Film score by John Williams
- Released: December 18, 2015
- Recorded: June 1 – November 14, 2015
- Studio: Sony Pictures Studios
- Genre: Soundtrack
- Length: 1:17:08
- Label: Walt Disney
- Producer: John Williams

John Williams chronology
| The Book Thief (2013) | Star Wars: The Force Awakens – Original Motion Picture Soundtrack (2015) | The BFG (2016) |

= Star Wars: The Force Awakens (soundtrack) =

Star Wars: The Force Awakens – Original Motion Picture Soundtrack is the film score to the 2015 film of the same name composed by John Williams with Williams and William Ross conducting, and Gustavo Dudamel appearing as a "special guest conductor". The album was released by Walt Disney Records on December 18, 2015, in both digipak CD and digital formats.

The score received critical acclaim, receiving praise for its new themes and use of old ones. The main theme, "Rey's Theme", was the subject of mass acclaim, with the track reaching 10 million views on YouTube. For the score, John Williams received his 50th Oscar nomination, being nominated for the Academy Award for Best Original Score, his first nomination for a Star Wars film since Return of the Jedi.
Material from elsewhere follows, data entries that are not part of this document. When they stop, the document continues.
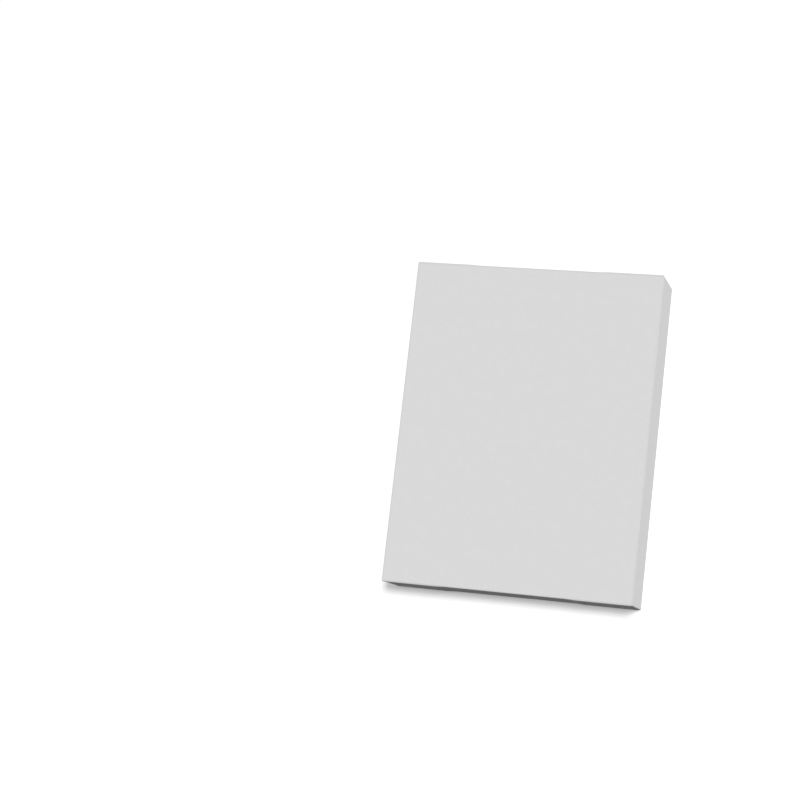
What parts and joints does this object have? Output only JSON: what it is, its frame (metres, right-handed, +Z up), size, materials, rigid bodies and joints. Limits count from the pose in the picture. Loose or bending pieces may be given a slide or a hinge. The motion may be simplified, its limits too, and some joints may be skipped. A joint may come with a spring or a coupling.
{
  "type": "wrapped ream of paper",
  "caption": "Sealed ream of letter-size copy paper in a plain pale wrapper: a flat block with folded ends and a glued lap along its back.",
  "frame": {"origin": "middle of the back of the pack, on the plane that it rests on when it lies flat", "axes": "+X across the sheets, to the right in the picture; +Y along the sheets, towards the end that is uppermost in the picture; +Z up through the stack, out of the plain front"},
  "size_m": [0.2162, 0.2818, 0.0512],
  "materials": {
    "ream_wrap_paper": "matt, machine-finished bleached wrapping paper, plain pale grey-white"
  },
  "bodies": {
    "root": {"wrapped_ream": "ream_wrap_paper"}
  },
  "joints": []
}
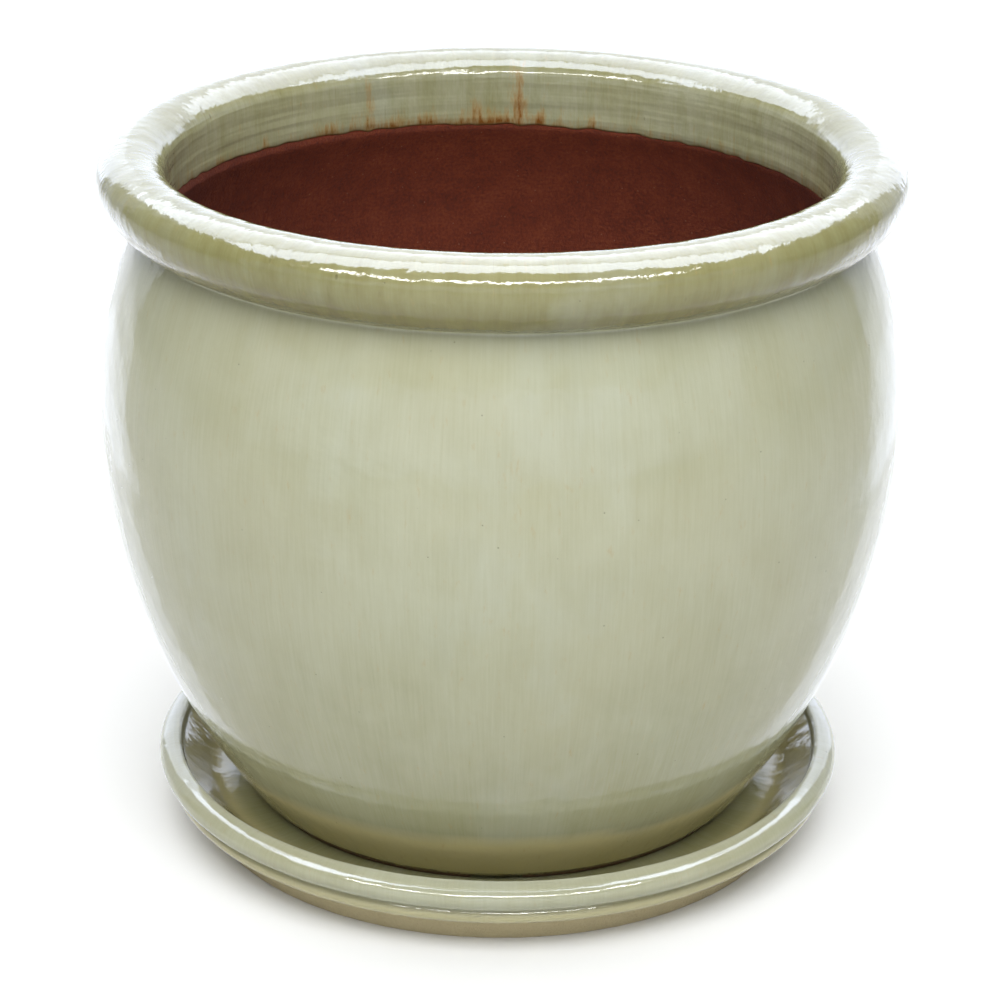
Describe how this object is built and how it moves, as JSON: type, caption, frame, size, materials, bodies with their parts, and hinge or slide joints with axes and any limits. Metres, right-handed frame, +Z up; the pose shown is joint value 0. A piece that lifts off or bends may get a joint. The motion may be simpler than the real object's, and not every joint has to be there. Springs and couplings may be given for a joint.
{
  "type": "glazed planter with saucer",
  "caption": "Round belly-shaped glazed ceramic planter with a thick rolled rim and a drain hole, standing in a loose shallow drip saucer with a beaded edge.",
  "frame": {"origin": "on the ground at the centre of the saucer's base, on the pot's axis", "axes": "+Z up along the axis of the pot and saucer, -Y towards the viewer; both are round, so +X is only a side"},
  "size_m": [0.3355, 0.3356, 0.2966],
  "materials": {
    "red_clay": "bare fired red clay with fine turning lines",
    "pot_glaze": "glossy pale celadon glaze with fine streaks and pinholes",
    "buff_clay": "bare fired clay with a thin olive-brown wash",
    "saucer_glaze": "glossy pale celadon glaze with fine streaks and pinholes"
  },
  "bodies": {
    "saucer": {"saucer_body": "buff_clay", "saucer_glaze": "saucer_glaze"},
    "pot": {"pot_body": "red_clay", "pot_glaze": "pot_glaze"}
  },
  "joints": [
    {"name": "pot_lift", "type": "slide", "parent": "saucer", "child": "pot", "axis": [0, 0, 1], "range_m": [0, 0.06]}
  ]
}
Williams won the Saturn Award for Best Music, his first win since Revenge of the Sith. Williams also won the Grammy Award for Best Score Soundtrack for Visual Media for the score, making it his 11th win in the category.

==Overview==
In July 2013, John Williams was confirmed to return to compose the sequel trilogy, beginning with The Force Awakens.
The music from the first two trailers for the film was reworked from earlier compositions. Williams began working on the score in December 2014 and by June 2015, he had been through most of the film reels, working on a daily basis. In May 2015, Williams said he would reuse themes from the previous films, such as those for Luke, Leia and Han, in ways that "will seem very natural and right in the moments for which we've chosen to do these kinds of quotes. There aren't many of them, but there are a few that I think are important and will seem very much a part of the fabric of the piece in a positive and constructive way." He said that working with J. J. Abrams was similar to the process he went through with George Lucas in the earlier films.

Recording sessions for The Force Awakens began on June 1, 2015, at the Sony Pictures Studios' Barbra Streisand Scoring Stage in Culver City, with William Ross conducting most of the music. Williams attended the sessions and conducted the remainder of the recordings. He called the recording process “very luxurious,” with 12 sessions scattered over a five-month period between June and November. The score was recorded by a freelance orchestra—making it the first live-action Star Wars soundtrack not to feature the London Symphony Orchestra—with sessions continuing on and off over that five-month period. The 85-piece orchestra recorded 175 minutes of music, although nearly an hour of that was discarded, modified, or rerecorded as Abrams re-edited the film. The theme for Snoke was recorded by a 24-voice men's chorus. Gustavo Dudamel conducted the opening and end title music for the film at Williams' behest. The last recording session took place on November 14, 2015.

Leading up to the release of The Force Awakens multiple music streaming services began offering users Star Wars-themed playlists. "Streaming platforms didn't exist for the [previous] movies, so that's something that we'll be rolling out, along with character-driven playlists with sounds and dialogue from the movie," said Ken Bunt, president of the Disney Music Group. "People love to hear dialogue and sound effects, so we're working on some ideas now that will incorporate some of that into playlisting." Upon its release, the soundtrack for The Force Awakens became available to stream via Spotify.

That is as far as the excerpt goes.